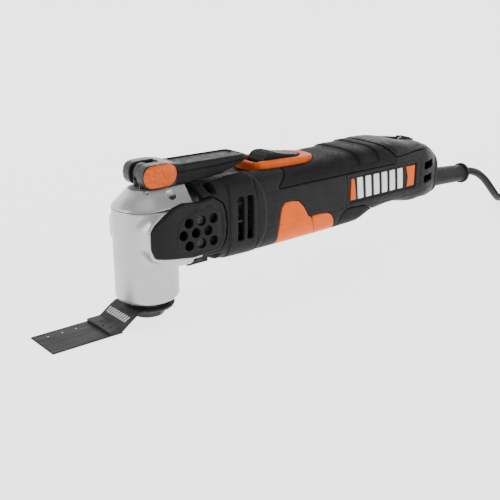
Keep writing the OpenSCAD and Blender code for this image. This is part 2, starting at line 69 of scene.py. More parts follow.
def finish(name, light, dark, rough, metal=0.0, grain=0.5, relief=0.02, patch=16.0, wear_and_highlight=None,
           stretch=(1, 1, 1), swing=0.1, specular=0.5):
    """A surface with mottled colour, fine grain, and lighter edges that are partly wear and partly a painted
    highlight.

    grain, relief and patch are in mm. swing is how far the roughness strays to each side of rough.
    """
    material = bpy.data.materials.new(name)
    material.use_nodes = True
    tree = material.node_tree
    tree.nodes.clear()

    def node(kind, inputs=(), **settings):
        n = tree.nodes.new("ShaderNode" + kind)
        for key, value in settings.items():
            setattr(n, key, value)
        for socket, value in dict(inputs).items():
            if isinstance(value, bpy.types.NodeSocket):
                tree.links.new(value, n.inputs[socket])
            else:
                n.inputs[socket].default_value = value
        return n

    def noise(size, detail=3.0, roughness=0.55):
        return node("TexNoise", {"Vector": where, "Scale": 1000 / size, "Detail": detail,
                                 "Roughness": roughness}).outputs["Fac"]

    def ramp(value, low, high, start, end):
        return node("MapRange", {"Value": value, "From Min": start, "From Max": end,
                                 "To Min": low, "To Max": high}).outputs["Result"]

    def blend(factor, a, b):
        return node("Mix", {0: factor, 6: a, 7: b}, data_type="RGBA").outputs[2]

    place = node("TexCoord").outputs["Object"]
    where = node("Mapping", {"Vector": place, "Scale": stretch}).outputs["Vector"]
    tint = blend(ramp(noise(patch), 0, 1, *MOTTLE), (*light, 1), (*dark, 1))
    # Convex edges are lightened where Pointiness is high, in patches: partly wear, partly a painted highlight
    if wear_and_highlight:
        pointed = node("NewGeometry").outputs["Pointiness"]
        patchy = ramp(noise(SCUFF_SIZE), 0.2, 1, *SCUFFED)
        scuffs_and_highlight = node("Math", {0: ramp(pointed, 0, 1, *POINTED), 1: patchy}, operation="MULTIPLY",
                      use_clamp=True)
        tint = blend(scuffs_and_highlight.outputs[0], tint, (*wear_and_highlight, 1))
    bump = node("Bump", {"Height": noise(grain, 2.0), "Strength": 0.6, "Distance": relief * MM})
    shader = node("BsdfPrincipled", {
        "Base Color": tint, "Metallic": metal, "Specular IOR Level": specular,
        "Normal": bump.outputs["Normal"],
        "Roughness": ramp(noise(grain * 6, 4.0), rough - swing, rough + swing, 0.3, 0.7)})
    node("OutputMaterial", {"Surface": shader.outputs["BSDF"]})
    return material


# Light and dark colour, roughness, and what differs from finish's defaults
LOOKS = {
    "cast_grey": ((0.37, 0.37, 0.37), (0.325, 0.325, 0.33), 0.36,
        dict(metal=0.75, grain=0.5, relief=0.005, patch=30, swing=0.03)),
    "shell_black": ((0.0105, 0.0105, 0.0107), (0.0082, 0.0082, 0.0084), 0.55,
        dict(grain=0.45, relief=0.035, wear_and_highlight=(0.03, 0.03, 0.031), specular=0.09)),
    "guard_black": ((0.0090, 0.0090, 0.0092), (0.0068, 0.0068, 0.0070), 0.48,
        dict(grain=0.6, relief=0.02, wear_and_highlight=(0.028, 0.028, 0.029), specular=0.09)),
    "grip_rubber": ((0.0075, 0.0075, 0.0077), (0.0055, 0.0055, 0.0057), 0.62,
        dict(grain=0.35, relief=0.05, wear_and_highlight=(0.02, 0.02, 0.021), specular=0.08)),
    "orange": ((0.60, 0.092, 0.0015), (0.54, 0.078, 0.001), 0.46,
        dict(grain=0.7, relief=0.03, patch=9, wear_and_highlight=(0.75, 0.17, 0.012), specular=0.1)),
    "pebbled_orange": ((0.60, 0.092, 0.0015), (0.42, 0.055, 0.001), 0.42,
        dict(grain=1.5, relief=0.25, patch=2.2, wear_and_highlight=(0.75, 0.17, 0.012), specular=0.2)),
    "badge": ((0.62, 0.62, 0.62), (0.55, 0.55, 0.55), 0.45, dict(grain=0.5, relief=0.01)),
    "dial": ((0.0080, 0.0080, 0.0082), (0.0060, 0.0060, 0.0062), 0.5,
        dict(grain=0.4, relief=0.04, wear_and_highlight=(0.02, 0.02, 0.021), specular=0.1)),
    "digits": ((0.85, 0.85, 0.84), (0.75, 0.75, 0.74), 0.5, dict(grain=0.4, relief=0.01, patch=3)),
    "steel": ((0.56, 0.56, 0.55), (0.48, 0.48, 0.48), 0.3,
        dict(metal=1.0, grain=0.3, relief=0.01, stretch=(1, 1, 6))),
    "black_oxide": ((0.035, 0.035, 0.037), (0.016, 0.016, 0.017), 0.32,
        dict(metal=0.4, grain=0.3, relief=0.01, wear_and_highlight=(0.08, 0.08, 0.08), specular=0.2)),
    "dark_steel": ((0.030, 0.030, 0.031), (0.018, 0.018, 0.019), 0.36,
        dict(metal=0.5, grain=0.4, relief=0.015, wear_and_highlight=(0.12, 0.12, 0.12), specular=0.15)),
    "blade_steel": ((0.020, 0.020, 0.0205), (0.014, 0.014, 0.0145), 0.5,
        dict(grain=0.5, relief=0.01, stretch=(0.15, 1, 1), wear_and_highlight=(0.09, 0.09, 0.09), specular=0.1)),
    "etched": ((0.42, 0.42, 0.43), (0.34, 0.34, 0.35), 0.5,
        dict(metal=0.3, grain=0.4, relief=0.01, patch=4)),
    "bearing": ((0.62, 0.62, 0.63), (0.5, 0.5, 0.52), 0.22, dict(metal=1.0, grain=0.3, relief=0.006)),
    "iron": ((0.20, 0.20, 0.21), (0.14, 0.14, 0.15), 0.45,
        dict(metal=0.9, grain=0.5, relief=0.04, stretch=(8, 1, 1))),
    "copper": ((0.72, 0.27, 0.11), (0.5, 0.17, 0.07), 0.32,
        dict(metal=1.0, grain=0.6, relief=0.08, stretch=(6, 1, 1))),
    "carbon": ((0.03, 0.03, 0.03), (0.018, 0.018, 0.018), 0.5, dict(metal=0.3, grain=0.3, relief=0.03)),
    "fan": ((0.05, 0.05, 0.05), (0.035, 0.035, 0.035), 0.5, dict(grain=0.6, relief=0.03, specular=0.25)),
    "blue": ((0.03, 0.08, 0.30), (0.02, 0.06, 0.22), 0.4, dict(grain=0.5, relief=0.02)),
    "circuit": ((0.012, 0.07, 0.03), (0.008, 0.05, 0.02), 0.4, dict(grain=1.2, relief=0.04, patch=5)),
    "cable": ((0.0085, 0.0085, 0.0087), (0.0062, 0.0062, 0.0064), 0.5,
        dict(grain=0.6, relief=0.03, specular=0.1)),
    "plug": ((0.013, 0.013, 0.014), (0.010, 0.010, 0.0105), 0.42,
        dict(grain=0.4, relief=0.03, wear_and_highlight=(0.035, 0.035, 0.035), specular=0.12)),
    "pins": ((0.76, 0.72, 0.62), (0.62, 0.58, 0.5), 0.25, dict(metal=1.0, grain=0.3, relief=0.01)),
    "seal": ((0.02, 0.02, 0.02), (0.03, 0.03, 0.03), 0.6, dict(grain=0.3, relief=0.03)),
}
MATERIALS = {name: finish(name, light, dark, rough, **more)
             for name, (light, dark, rough, more) in LOOKS.items()}


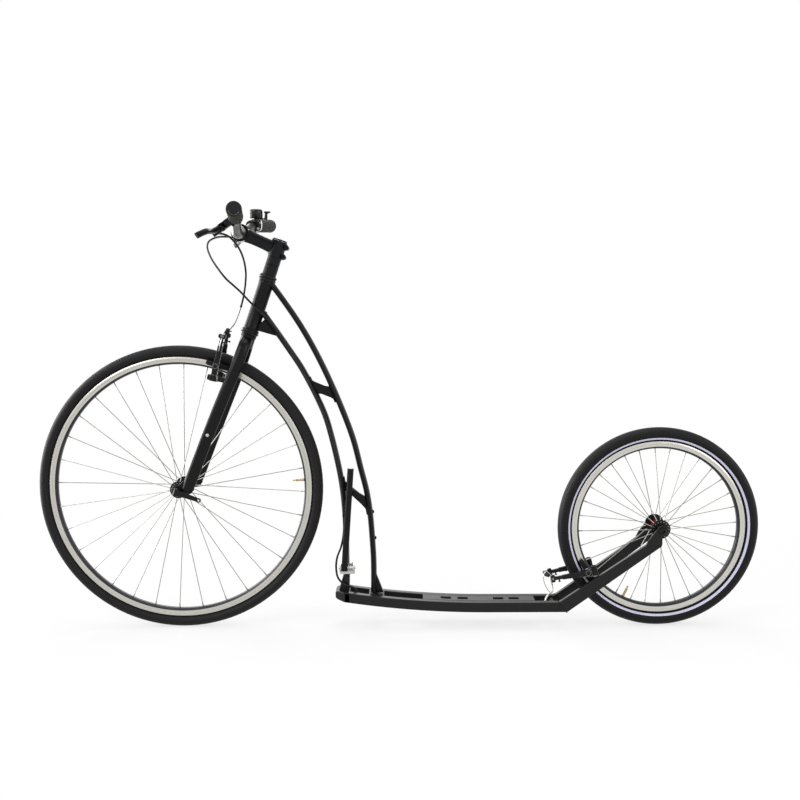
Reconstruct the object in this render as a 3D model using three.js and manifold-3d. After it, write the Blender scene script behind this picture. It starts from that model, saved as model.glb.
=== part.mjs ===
// Kick bike: a foot scooter with a large front wheel, a small rear wheel, two pairs of rim brakes,
// a folding kickstand and a bell, in millimetres.
// +X runs to the rear, +Z up and -Y is the rider's left. The origin is on the floor at mid length.
import * as THREE from "three";
import { mergeVertices } from "three/addons/utils/BufferGeometryUtils.js";
import Module from "manifold-3d";

const wasm = await Module();
wasm.setup();

// Layout of the whole bike
const frontWheelRadius = 343;
const frontTyreHeight = 27;
const rearWheelRadius = 242;
const rearTyreHeight = 33;
const wheelbase = 1152;
const steeringTiltDegrees = 19.3;
const forkRake = 39.5;
const clearance = 0.3;
const overrun = 4;
const weldDistance = 1e-3;
const frontRimRadius = frontWheelRadius - frontTyreHeight;
const rearRimRadius = rearWheelRadius - rearTyreHeight;

// Counts of flat faces on round pieces
const wheelSides = 40;
const collarSides = 18;
const pipeSides = 12;
const pinSides = 8;
const wireSides = 8;
const hexagonSides = 6;
const spokeSides = 4;
const innerTubeSides = 6;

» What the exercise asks
Begin with the first line of the listing and copy exactly through the line that contains "tree.nodes.clear()", please, keeping both ends and leaving out everything after.

» Written solution
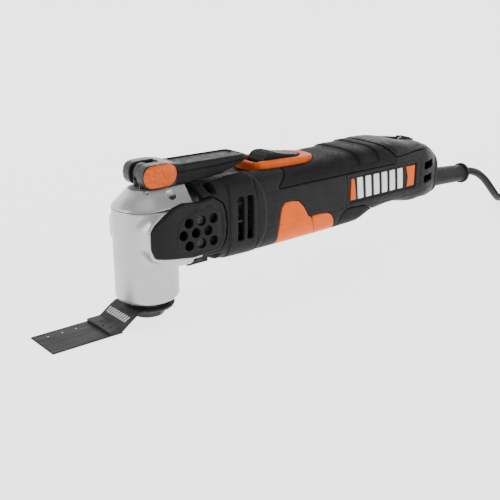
Keep writing the OpenSCAD and Blender code for this image. This is part 2, starting at line 69 of scene.py. More parts follow.
def finish(name, light, dark, rough, metal=0.0, grain=0.5, relief=0.02, patch=16.0, wear_and_highlight=None,
           stretch=(1, 1, 1), swing=0.1, specular=0.5):
    """A surface with mottled colour, fine grain, and lighter edges that are partly wear and partly a painted
    highlight.

    grain, relief and patch are in mm. swing is how far the roughness strays to each side of rough.
    """
    material = bpy.data.materials.new(name)
    material.use_nodes = True
    tree = material.node_tree
    tree.nodes.clear()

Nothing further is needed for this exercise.